A woman walks through a playground at the apartment complex where one of the three teen girls who attempted to travel to Syria lives. (Photo: RJ Sangosti/The Denver Post via Getty Images)

Almost a year has passed since the three Denver girls set off on their ill-fated trip to Syria. Some aspects of their lives have changed dramatically — they no longer are close with their former group of friends, or with each other. Aasha and Leyla, once inseparable best friends, no longer speak to each other. But much has stayed the same: They still spend time with their families in Aurora and attend Overland High School.

The authorities left it up to the girls’ parents to mete out punishment, which has been applied unequally by the two families.

Ironically, Aasha and Mariam’s parents seem to give the sisters more leeway now than they did before they attempted to join IS. They were so grateful to have their daughters back that they bought them new clothes and phones, and are less strict than they were before, according to Badra.
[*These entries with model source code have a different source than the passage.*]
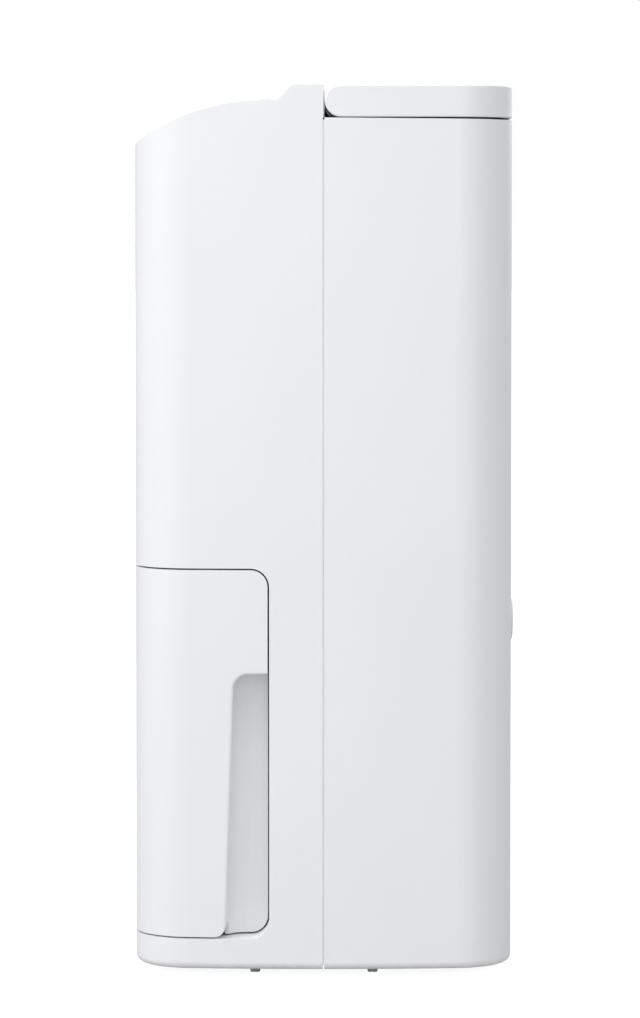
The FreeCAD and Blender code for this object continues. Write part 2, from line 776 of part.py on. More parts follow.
def corner_tool():
    """Rounds the cover's lower corner in front of the recess."""
    y = grip_front_low_y - cover_corner - 0.2
    z = tank_low_z + cover_corner
    block = box(cover_corner_x, width, y, y + cover_corner + 4, tank_low_z - 2, z)
    return block.cut(rod(cover_corner, V(120, y, z), V(width, y, z)))


def tank_cover():
    body = plan_prism(0.0, tank_low_z, tank_high_z)
    limits = tank_opening(0.0)
    outer = body.common(limits)
    skin_shell = outer.cut(plan_prism(skin, 0, height))
    low_flange = plan_prism(1.0, tank_low_z, tank_low_z + 2).cut(plan_prism(10.0, 0, height)).common(limits)
    top_flange = plan_prism(1.0, tank_high_z - 2, tank_high_z).cut(plan_prism(14.0, 0, height)).common(limits)
    shapes = [low_flange, top_flange]
    shapes += both_sides(outer.common(grip_tool(2.0)).common(box(0, width, -depth, 0, 0, height)))
    side = outer.common(box(128, width, tank_back_y - 2, tank_back_y, 160, tank_high_z))
    shapes += both_sides(side)
    cover = fuse(skin_shell, *shapes)
    tools = both_sides(grip_tool(0.0)) + both_sides(corner_tool())
    corner_y = grip_front_low_y - cover_corner
    backing = outer.common(box(128, cover_corner_x - 0.5, corner_y - 4, corner_y + 11, tank_low_z + 1, tank_low_z + 9))
    cover = fuse(cut(cover, *tools), *both_sides(backing.cut(grip_tool(0.5))))
    rim_points = []
    for y, z in grip_rim_places():
        for sx in (1, -1):
            rim_points.append(V(sx * side_x(y), y, z))
    return rounded(cover, grip_rim, *rim_points)


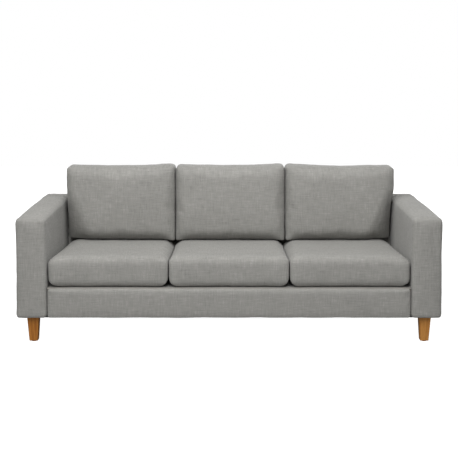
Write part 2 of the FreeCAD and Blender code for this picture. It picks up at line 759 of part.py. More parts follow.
def cushion(name, kind, seat, corners, at, inner_corners, inner_at):
    """A cushion's wrapped cover and its foam core."""
    x, y, z = at
    wide = f"({CUSHION_WIDTH})"
    narrow = f"({wide} - 2 * dims.cushion_wrap)"
    outside = prism(f"{kind}_outside_{name}", "YZ_Plane", corners, wide, (x, y, z))
    rounded(outside, every_edge, "dims.cushion_round")
    inner_x = f"{x} + dims.cushion_wrap"
    core = prism(f"{kind}_core_{name}", "YZ_Plane", inner_corners, narrow, (inner_x, *inner_at))
    rounded(core, every_edge, "dims.cushion_round - dims.cushion_wrap / 2")
    keep(core, f"{kind}_cushion_core_{name}")
    keep(cut(f"{kind}_cover_{name}", outside, core), f"{kind}_cushion_cover_{name}")


def make_seat_cushion(name, seat):
    """Flat underneath, and a little thinner towards the back."""
    wrap = "dims.cushion_wrap"
    depth, front, rear = SEAT_DEPTH, "dims.seat_front", "dims.seat_rear"
    corners = [("0", "0"), (depth, "0"), (depth, rear), ("0", front)]
    inner_depth = f"({depth} - 2 * {wrap})"
    inner_front = f"({front} - {SEAT_SLOPE} * {wrap} - 2 * {wrap})"
    inner_rear = f"({rear} + {SEAT_SLOPE} * {wrap} - 2 * {wrap})"
    inner = [("0", "0"), (inner_depth, "0"), (inner_depth, inner_rear), ("0", inner_front)]
    at = (cushion_left(seat), SEAT_FRONT, SEAT_BOTTOM)
    cushion(name, "seat", seat, corners, at, inner, (f"{SEAT_FRONT} + {wrap}", f"{SEAT_BOTTOM} + {wrap}"))


def make_back_cushion(name, seat):
    """Leans on the inner back. Its foot follows the slope of the seat cushion under it."""
    wrap = "dims.cushion_wrap"
    thick = "dims.back_cushion"
    # The foot's rear edge, found where the seat cushion's top is level with it.
    level = f"({SEAT_BOTTOM} + dims.seat_rear + dims.contact_gap)"
    rear_y = f"({BACK_FOOT} - dims.contact_gap + {RAKE} * ({level} - {DECK_TOP}))"
    front_y = f"({rear_y} - {thick})"
    foot = f"({level} + {SEAT_SLOPE} * ({SEAT_REAR} - {front_y}))"
    sink = f"({SEAT_SLOPE} * {thick})"
    height = f"(dims.overall_height - {foot})"
    lean = f"({RAKE} * {height})"
    corners = outline_of_back_cushion(thick, sink, height, lean)
    at = (cushion_left(seat), front_y, f"{foot} - {sink}")

    inner_thick = f"({thick} - 2 * {wrap})"
    inner_sink = f"({SEAT_SLOPE} * {inner_thick})"
    inner_height = f"({height} - 2 * {wrap})"
    inner_lean = f"({RAKE} * {inner_height})"
    inner = outline_of_back_cushion(inner_thick, inner_sink, inner_height, inner_lean)
    inner_y = f"{front_y} + {wrap} + {RAKE} * {wrap}"
    inner_z = f"{foot} - {sink} + {wrap} + {SEAT_SLOPE} * {wrap}"
    cushion(name, "back", seat, corners, at, inner, (inner_y, inner_z))


def outline_of_back_cushion(thick, sink, height, lean):
    """Front foot, rear foot, rear top and front top. The rear foot is lower than the front one by sink."""
    return [
        ("0", sink),
        (thick, "0"),
        (f"({thick} + {lean})", f"({height} + {sink})"),
        (lean, f"({height} + {sink})"),
    ]


# -------------------------------------------------------------------- output


def check(piece):
    shape = piece.Shape
    if shape.isNull() or not shape.isValid() or not shape.Solids or shape.Volume <= 0:
        raise RuntimeError(f"{piece.Label} has no valid solid")


def write_parts():
    doc.recompute()
    failed = [thing.Name for thing in doc.Objects if {"Invalid", "Error"} & set(thing.State)]
    if failed:
        raise RuntimeError(f"these objects failed: {failed}")
    for piece in pieces:
        check(piece)
    os.makedirs("parts", exist_ok=True)
    for piece in pieces:
        piece.Shape.exportStep(f"parts/{piece.Label}.step")
    print(f"{len(pieces)} sub-parts written")


make_seat_frame()
make_springs()
make_spring_clips()
make_deck()
make_front_rail_covering()
for name, side in SIDES:
    make_arm(name, side)
make_back()
make_inner_back()
make_frame_bolts()
make_legs()
make_leg_fittings()
for name, seat in SEATS:
    make_seat_cushion(name, seat)
    make_back_cushion(name, seat)
write_parts()
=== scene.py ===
"""The looks of a three-seat sofa: grey woven upholstery, loose cushions and stained wooden legs.

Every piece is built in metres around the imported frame. The upholstery starts as rounded boxes that fill
the room of their CAD covers. They are inflated as cloth, pressed back into their room, sewn along their
seams and stitched.
"""

import json
import math
from itertools import groupby

import bmesh
import bpy
import numpy as np
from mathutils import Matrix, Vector


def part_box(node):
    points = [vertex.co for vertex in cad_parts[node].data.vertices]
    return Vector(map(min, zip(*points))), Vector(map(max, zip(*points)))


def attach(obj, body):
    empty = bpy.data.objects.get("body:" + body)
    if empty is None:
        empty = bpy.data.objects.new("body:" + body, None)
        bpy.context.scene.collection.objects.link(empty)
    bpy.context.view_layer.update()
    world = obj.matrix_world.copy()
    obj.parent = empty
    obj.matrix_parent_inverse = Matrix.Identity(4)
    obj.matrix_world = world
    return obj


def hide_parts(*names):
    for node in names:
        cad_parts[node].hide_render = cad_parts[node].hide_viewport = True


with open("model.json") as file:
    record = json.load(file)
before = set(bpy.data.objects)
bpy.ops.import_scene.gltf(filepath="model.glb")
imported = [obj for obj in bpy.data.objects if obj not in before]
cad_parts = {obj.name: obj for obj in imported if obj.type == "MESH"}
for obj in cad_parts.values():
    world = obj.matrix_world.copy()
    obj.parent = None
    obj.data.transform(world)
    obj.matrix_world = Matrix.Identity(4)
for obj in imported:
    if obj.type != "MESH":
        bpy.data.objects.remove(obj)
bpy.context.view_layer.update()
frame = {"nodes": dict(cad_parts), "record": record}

SCENE = bpy.context.scene
MM = 0.001
SIDES = (("left", -1), ("right", 1))
SEATS = ("left", "centre", "right")

# Upholstery, in metres.
OUTER_ROUND = 21 * MM  # outer edges of the arms and the back
TOP_ROUND = 23 * MM  # top edges of the arms and the back
INNER_ROUND = 36 * MM  # inner edges of the arms
RAIL_ROUND = 14 * MM  # edges of the front rail
RAIL_END = 36 * MM  # the rail's padding thins out over this length at either end
RAIL_DROP = 10 * MM  # and falls by this much there
HEM_ROUND = 5 * MM  # where a cover turns under the base
SEAT_ROUND = 35 * MM  # edges of the seat cushions
BACK_ROUND = 33 * MM  # edges of the back cushions
BACK_FOOT = 13 * MM  # lower edges of the back cushions, as seen from the front
CORNER_TOP = {"seat": 12 * MM, "back": 28 * MM}  # upper and lower corners of the cushions' fronts
CORNER_FOOT = {"seat": 52 * MM, "back": 9 * MM}
ARM_CORNER = {"seat": 66 * MM, "back": 9 * MM}  # the lower corners beside the arms
BACK_TUCK = 76 * MM  # the back cushions' front turns under over this height
SEAT_FALL = 29 * MM  # the seat is thinner at its rear by this much
BACK_LEAN = 0.0903  # the back cushions lean back by this much for their height
BACK_THICKNESS = 160 * MM
BACK_BELLY = 8 * MM  # the back cushions' front swells by this much, most at a share of its height
BACK_BELLY_AT = 0.45
SIDE_RELIEF = {"seat": 3 * MM, "back": 6.5 * MM}  # the cushions' sides stand off each other in front
RELIEF_DEPTH = 65 * MM  # as far back as this
# How far a cushion's side reaches past its room beside an arm, and beside another cushion.
SIDE_LIMITS = {"seat": (-1.2 * MM, 0.6 * MM), "back": (-3.5 * MM, 2.2 * MM)}
SEAT_CLIP = 1.6 * MM  # no point of a seat cushion's sides is further out of its room
SEAM_RISE = 15 * MM  # the seat cushions' lower seam above the deck
PANEL_SEAMS = (-0.303, 0.303)  # the seams of the inner back and of the deck, across the sofa

# A seat's top falls at a side by this much in front and at the rear, in mm, over the reach given.
SEAT_SIDE_FALL = (4, 27, 70 * MM)
SEAT_ARM_FALL = (15, 34, 105 * MM)

# A back cushion's front falls away beside an arm by the first number. Its lower corner adds the second.
ARM_WEDGE_REACH = (55, 115)  # in mm
ARM_WEDGE_FALL = (13, 98)
ARM_WEDGE_PULL = 7 * MM  # the lower corner's side draws off the arm by this much
WEDGE_HEIGHT = 0.7  # the lower corner ends at this share of the height
WEDGE_DEPTH = 150 * MM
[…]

Mariam is on Facebook, Snapchat and Instagram again, though Twitter — where she and her sister followed IS members and supporters — is still forbidden.

For 17-year-old Leyla, it’s been a different story. She did not return to Overland last year, and instead took courses from home. She’s not on any social media networks.

The one time her former friends saw her in the hallway at Overland last year, picking up some course materials, they waved. Leyla stared at them and then looked at the ground.

At the end of August, Leyla returned to school for the first time since her plan to join IS upended friendships and families. Badra believes Leyla and Aasha’s families have forbidden the girls to be friends, given the trouble they got into together.

“Things will never be back to normal,” their former friend said. “They changed everyone’s lives.”